Before scheduling any cosmetic procedure, verify that your surgery center holds accreditation from a recognized body such as The Joint Commission, confirm that your surgeon is board-certified by the American Board of Plastic Surgery, and ask about the facility’s safety protocols during your consultation. Distinction Surgery Center in Newport Beach, California provides comprehensive surgical services in a state-of-the-art outpatient environment designed to meet the highest safety standards.
If you are planning a cosmetic procedure this summer, scheduling a consultation is the best way to get personalized answers about your candidacy, procedure options, and what to expect on the day of surgery.
Frequently Asked Questions
How long does outpatient plastic surgery take from arrival to discharge?
Most patients spend between 4 and 8 hours at an outpatient surgery center, including pre-operative preparation, the surgical procedure, and post-anesthesia recovery. The actual surgical time varies by procedure type. Surgeons carefully plan operative timelines because procedures exceeding 3 hours are associated with higher complication rates according to peer-reviewed safety studies.
Is outpatient plastic surgery safe compared to hospital-based surgery?
Outpatient plastic surgery performed in accredited facilities by board-certified surgeons has a documented complication rate below 1%. A 30-year analysis of 42,720 cases found an overall complication rate of just 0.74%. Research from the University of Florida found no significant safety differences between ambulatory surgery centers and hospitals when surgeons are board-certified.
What are the biggest risk factors for complications in day surgery?
The most significant risk factors identified in peer-reviewed studies are a body mass index greater than 26 and operative time exceeding 3 hours. Hematoma – a collection of blood outside blood vessels – accounts for 80% of reoperations within 48 hours of surgery. Preoperative optimization including weight management and health screening directly reduces these risks.

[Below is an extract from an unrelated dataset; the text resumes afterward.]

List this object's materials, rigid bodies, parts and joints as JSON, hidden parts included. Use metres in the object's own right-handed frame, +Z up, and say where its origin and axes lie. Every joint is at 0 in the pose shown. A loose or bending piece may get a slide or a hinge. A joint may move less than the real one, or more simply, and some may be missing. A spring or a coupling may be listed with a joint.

How much does outpatient plastic surgery cost compared to a hospital?
Ambulatory surgery centers typically cost less than hospitals for the same procedure due to lower overhead and facility fees. MedPAC data shows ASCs save Medicare $2.3 billion annually, reflecting a structural cost advantage. While individual savings vary based on procedure type, insurance coverage, and geographic location, patients can often expect lower out-of-pocket expenses at an accredited surgery center.
What should you look for when choosing an outpatient plastic surgery center?
Patients should verify that the surgery center holds accreditation from a recognized body such as The Joint Commission and operates under CMS Conditions for Coverage. Confirm that the operating surgeon is board-certified by the American Board of Plastic Surgery. Accredited facilities must meet federal standards for infection control, emergency preparedness, patient rights, and surgical services.
Can you combine multiple plastic surgery procedures in one outpatient visit?
Combination procedures such as a mommy makeover – combining abdominoplasty and breast surgery – are commonly performed in a single outpatient visit. However, the surgeon evaluates whether combining procedures is safe based on overall health, BMI, and total anticipated operative time. Procedures expected to exceed 3 hours may be staged across separate visits to reduce complication risk.
What happens if something goes wrong during outpatient plastic surgery?
Accredited ambulatory surgery centers are required by federal regulations to maintain emergency preparedness protocols, including transfer agreements with nearby hospitals and staff trained to manage adverse events. The CDC monitors same-day outcomes including hospital transfers through national surveillance systems. While complications occur in fewer than 1% of outpatient plastic surgery cases, centers are fully equipped to respond immediately.